- TO DO -
Repeat everything from the line holding "extrude(amount=1.0, mode=Mode.SUBTRACT)" to the line holding "bpy.context.scene.collection.objects.link(empty)", inclusive, exactly. Leave out the rest.

- SOURCE DATA -
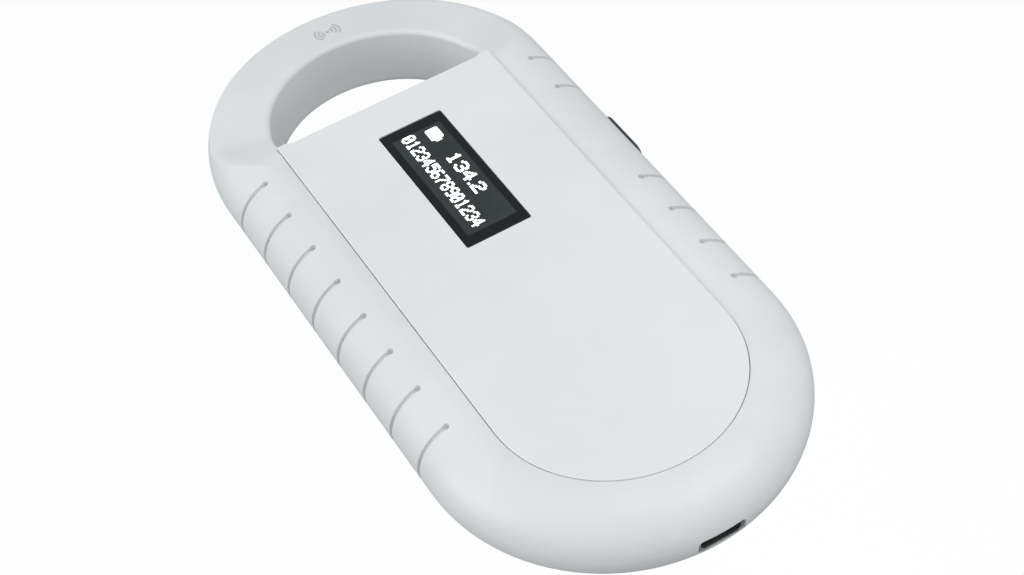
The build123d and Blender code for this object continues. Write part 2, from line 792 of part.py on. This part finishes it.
with BuildPart() as battery_plug:
    with BuildSketch(Plane.XZ.offset(-plug_mouth_y - 2.5)):
        with Locations((plug_x, plug_z)):
            Rectangle(4.6, 2.2)
    extrude(amount=plug_length)
battery_plug.part.label = "battery_plug"
export_step(battery_plug.part, "parts/battery_plug.step")


def battery_wire(x):
    # An S of two equal arcs, from the battery's end down to the plug.
    start_y = battery_y + battery_length / 2
    end_of_wire_y = plug_mouth_y + 2.5 - plug_length
    half_run = (end_of_wire_y - start_y) / 2
    half_drop = (wire_z - plug_z) / 2
    bend_r = (half_run**2 + half_drop**2) / (2 * half_drop)
    turn = degrees(asin(half_run / bend_r))
    with BuildPart() as wire:
        with BuildLine(Plane.YZ.offset(x)):
            CenterArc((start_y, wire_z - bend_r), bend_r, 90, -turn)
            CenterArc((end_of_wire_y, plug_z + bend_r), bend_r, 270 - turn, turn)
        with BuildSketch(Plane(origin=(x, start_y, wire_z), x_dir=(1, 0, 0), z_dir=(0, 1, 0))):
            Circle(wire_r)
        sweep()
    return wire.part


battery_wire_red = battery_wire(plug_x - wire_pitch / 2)
battery_wire_red.label = "battery_wire_red"
export_step(battery_wire_red, "parts/battery_wire_red.step")

battery_wire_black = battery_wire(plug_x + wire_pitch / 2)
battery_wire_black.label = "battery_wire_black"
export_step(battery_wire_black, "parts/battery_wire_black.step")

# Antenna coil round the opening, its tape bands and its two leads
with BuildPart() as antenna_coil:
    with BuildSketch(Plane.XY.offset(coil_z)):
        ring_opening(coil_out)
    extrude(amount=coil_height)
    fillet(antenna_coil.edges().group_by(Axis.Z)[-1], 0.6)
    fillet(antenna_coil.edges().group_by(Axis.Z)[0], 0.6)
    with BuildSketch(Plane.XY.offset(coil_z)):
        ring_opening(coil_in)
    extrude(amount=coil_height, mode=Mode.SUBTRACT)
antenna_coil.part.label = "antenna_coil"
export_step(antenna_coil.part, "parts/antenna_coil.step")

with BuildPart() as coil_tape:
    with BuildSketch(Plane.XY.offset(coil_z - tape)):
        ring_opening(coil_out + tape)
    extrude(amount=coil_height + 2 * tape)
    with BuildSketch(Plane.XY.offset(coil_z - tape)):
        ring_opening(coil_in - tape)
    extrude(amount=coil_height + 2 * tape, mode=Mode.SUBTRACT)
    with BuildSketch(Plane.XY.offset(coil_z - 1.0)):
        with Locations((0, end_y + 4.0)):
            Rectangle(width, 5.0)
        with Locations((0, end_y + 25.0)):
            Rectangle(5.0, 14.0)
    extrude(amount=coil_height + 2.0, mode=Mode.INTERSECT)
    with BuildSketch(Plane.XY.offset(coil_z)):
        ring_opening(coil_out)
    extrude(amount=coil_height, mode=Mode.SUBTRACT)
coil_tape.part.label = "coil_tape"
export_step(coil_tape.part, "parts/coil_tape.step")

with BuildPart() as coil_leads:
    with BuildSketch(Plane.XZ.offset(-(chord_y - coil_out))):
        with Locations((-lead_half_gap, lead_z), (lead_half_gap, lead_z)):
            Circle(lead_r)
    extrude(amount=chord_y - coil_out - lead_end_y)
coil_leads.part.label = "coil_leads"
export_step(coil_leads.part, "parts/coil_leads.step")

# Screws through the back, and the shorter ones that hold the board
with BuildPart() as case_screws:
    with BuildSketch(Plane.XY.offset(screw_sunk)):
        with Locations(*screw_spots):
            Circle(screw_head_r)
    extrude(amount=screw_head_z - screw_sunk)
    with BuildSketch(Plane.XY.offset(screw_head_z)):
        with Locations(*screw_spots):
            Circle(screw_r)
    extrude(amount=screw_tip_z - screw_head_z)
    with BuildSketch(Plane.XY.offset(screw_sunk)):
        with Locations(*screw_spots):
            RegularPolygon(screw_socket_r, 6)
    extrude(amount=screw_socket_depth, mode=Mode.SUBTRACT)
case_screws.part.label = "case_screws"
export_step(case_screws.part, "parts/case_screws.step")

with BuildPart() as pcb_screws:
    with BuildSketch(Plane.XY.offset(pcb_top)):
        with Locations(*board_spots):
            Circle(board_head_r)
    extrude(amount=1.2)
    with BuildSketch(Plane.XY.offset(board_screw_tip_z)):
        with Locations(*board_spots):
            Circle(board_screw_r)
    extrude(amount=pcb_top - board_screw_tip_z)
    with BuildSketch(Plane.XY.offset(pcb_top + 0.7)):
        with Locations(*board_spots):
            Rectangle(1.8, 0.4)
            Rectangle(0.4, 1.8)
    extrude(amount=1.0, mode=Mode.SUBTRACT)
pcb_screws.part.label = "pcb_screws"
export_step(pcb_screws.part, "parts/pcb_screws.step")
print("all parts written")
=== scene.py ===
import json
from math import cos, pi, radians, sin, sqrt

import bmesh
import bpy
from mathutils import Matrix, Vector


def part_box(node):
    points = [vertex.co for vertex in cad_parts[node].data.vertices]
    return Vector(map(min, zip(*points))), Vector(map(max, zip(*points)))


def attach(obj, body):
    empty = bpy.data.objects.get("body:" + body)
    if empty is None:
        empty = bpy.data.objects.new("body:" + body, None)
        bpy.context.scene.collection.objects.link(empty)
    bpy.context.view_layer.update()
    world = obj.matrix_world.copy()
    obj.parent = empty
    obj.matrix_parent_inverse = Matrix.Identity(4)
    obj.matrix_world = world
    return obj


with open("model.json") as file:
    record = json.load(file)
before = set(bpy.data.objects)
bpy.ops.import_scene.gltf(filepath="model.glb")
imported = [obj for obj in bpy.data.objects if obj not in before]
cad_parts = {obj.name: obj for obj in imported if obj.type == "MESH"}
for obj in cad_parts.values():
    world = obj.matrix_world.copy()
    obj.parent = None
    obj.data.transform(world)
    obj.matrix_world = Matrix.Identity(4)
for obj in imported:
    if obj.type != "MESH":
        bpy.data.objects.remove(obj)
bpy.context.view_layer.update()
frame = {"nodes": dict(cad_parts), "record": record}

print("frame loaded:", len(frame["nodes"]), "nodes")
mm = 0.001
nodes = frame["nodes"]
scene = bpy.context.scene


# Shader maths: a wrapped socket that writes its own nodes
class Val:
    def __init__(self, graph, socket, kind="value"):
        self.graph = graph
        self.socket = socket
        self.kind = kind

    def math(self, operation, a, b=None):
        links = {0: a} if b is None else {0: a, 1: b}
        if self.kind == "vector":
            node = self.graph.node("ShaderNodeVectorMath", {"operation": operation}, links)
            return Val(self.graph, node.outputs[0], "vector")
        node = self.graph.node("ShaderNodeMath", {"operation": operation}, links)
        return Val(self.graph, node.outputs[0])

    def __add__(self, other): return self.math("ADD", self, other)
    def __radd__(self, other): return self.math("ADD", other, self)
    def __sub__(self, other): return self.math("SUBTRACT", self, other)
    def __rsub__(self, other): return self.math("SUBTRACT", other, self)
    def __mul__(self, other): return self.math("MULTIPLY", self, other)
    def __rmul__(self, other): return self.math("MULTIPLY", other, self)
    def __abs__(self): return self.math("ABSOLUTE", self)
    def larger(self, other): return self.math("MAXIMUM", self, other)
    def sine(self): return self.math("SINE", self)

    def soft(self, low, high):
        node = self.graph.node("ShaderNodeMapRange", {"interpolation_type": "SMOOTHSTEP"},
                               {"Value": self, "From Min": low, "From Max": high})
        return Val(self.graph, node.outputs[0])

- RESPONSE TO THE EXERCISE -
    extrude(amount=1.0, mode=Mode.SUBTRACT)
pcb_screws.part.label = "pcb_screws"
export_step(pcb_screws.part, "parts/pcb_screws.step")
print("all parts written")
=== scene.py ===
import json
from math import cos, pi, radians, sin, sqrt

import bmesh
import bpy
from mathutils import Matrix, Vector


def part_box(node):
    points = [vertex.co for vertex in cad_parts[node].data.vertices]
    return Vector(map(min, zip(*points))), Vector(map(max, zip(*points)))


def attach(obj, body):
    empty = bpy.data.objects.get("body:" + body)
    if empty is None:
        empty = bpy.data.objects.new("body:" + body, None)
        bpy.context.scene.collection.objects.link(empty)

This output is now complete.